The Holocaust narrative is a lot like the narratives around Hitler. Where its apparently just a game of "say the worst possible thing and attach it to it, whose gonna defend it?" and you end up with things like death coasters and shit fetishes that defy any reasonability.
Its really boring, because in both cases the actual truth is likely plenty interesting or horrific enough.
When I was in high school a decade ago it was 1 million jews, and 5 million of cripples, mentally deficient, gypsies, Poles, and everyone else in a mix of concentration camps and being worked to death. Which seemed bad enough to me, no need to lie about it.
Did they give you graphic depictions of camp line rapes in middle school? I had those. Told from the POV of a holobunga "survivor'.
Weird, I was in highschool almost 20 years ago (granted in Canada) and we were taught it was 6 million Jews and 5 million cripples, gypsies, homosexuals, political prisoners and Poles.

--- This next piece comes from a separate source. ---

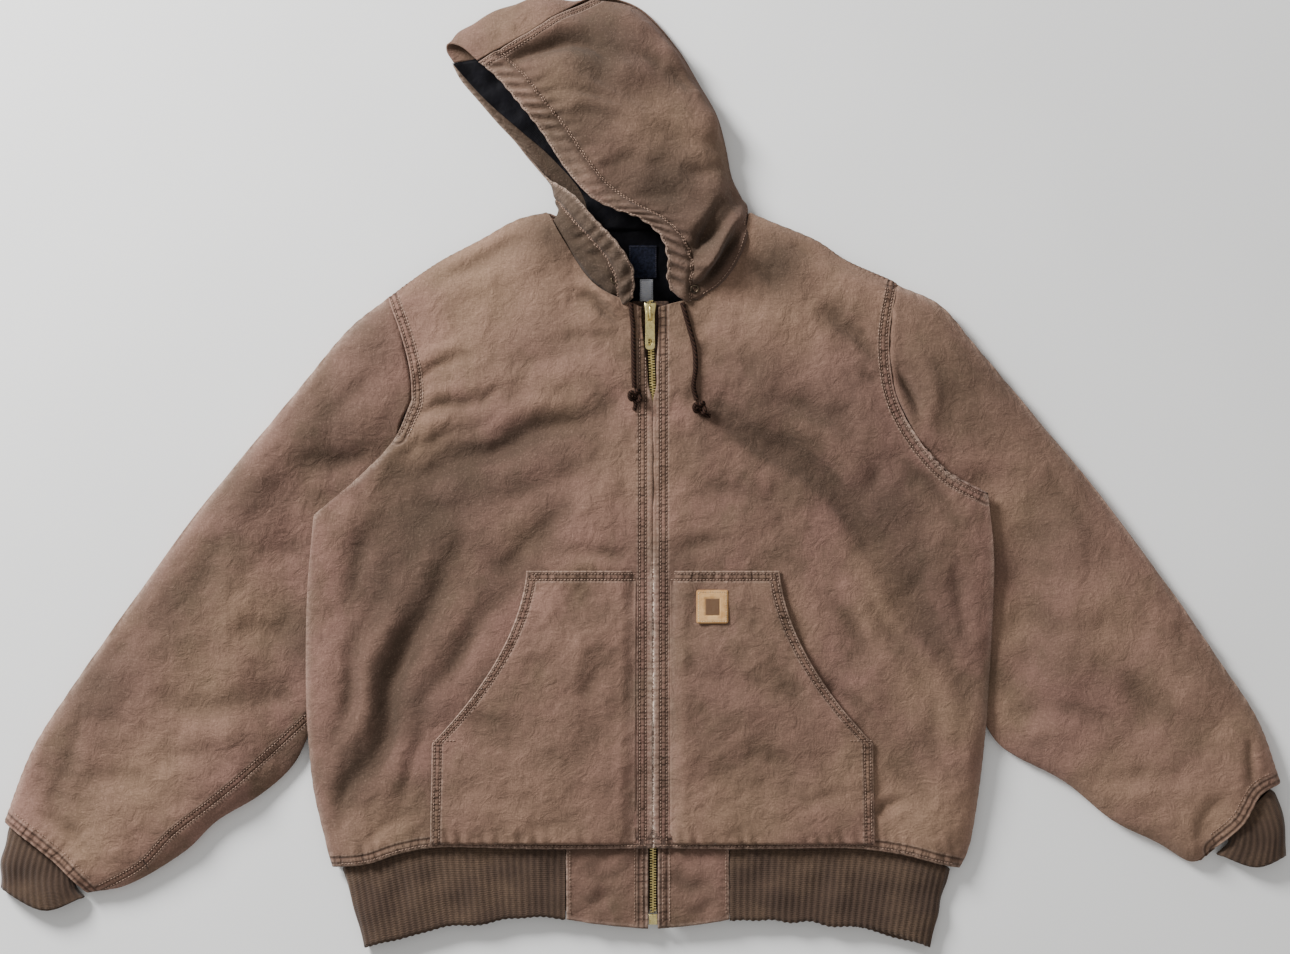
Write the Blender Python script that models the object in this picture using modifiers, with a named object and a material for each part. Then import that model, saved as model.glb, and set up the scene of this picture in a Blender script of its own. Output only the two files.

6 gorillian didn’t even start as a modern Holobunga # unil 1900. Wait that was before the Holobunga!
Mine was a few decades ago and it was "around 5-6 million Jews and about that many of the cripples, gays, gypsies, etc." And we even spent some time on a "famous" cripple who was grabbed so it wasn't fully brushed aside. It seemed pretty to the point and unembellished, because the numbers were large enough to be meaningless beyond "big" and they didn't spend much time hammering home the grisly details.
Perhaps it was because it was the dirty South, but they spent far more time and emotional energy on Slavery/Civil War and the Indian wars/massacres. WW2 and the Holocaust was basically just given a pretty general note compared to even the Revolutionary War.
The only real notable time we ever spent was one teacher made us read Number the Stars and that was treated no different than any other book assignment. We never even had to do Anne Frank.
The whole death camps thing didn’t come up until the early 70s.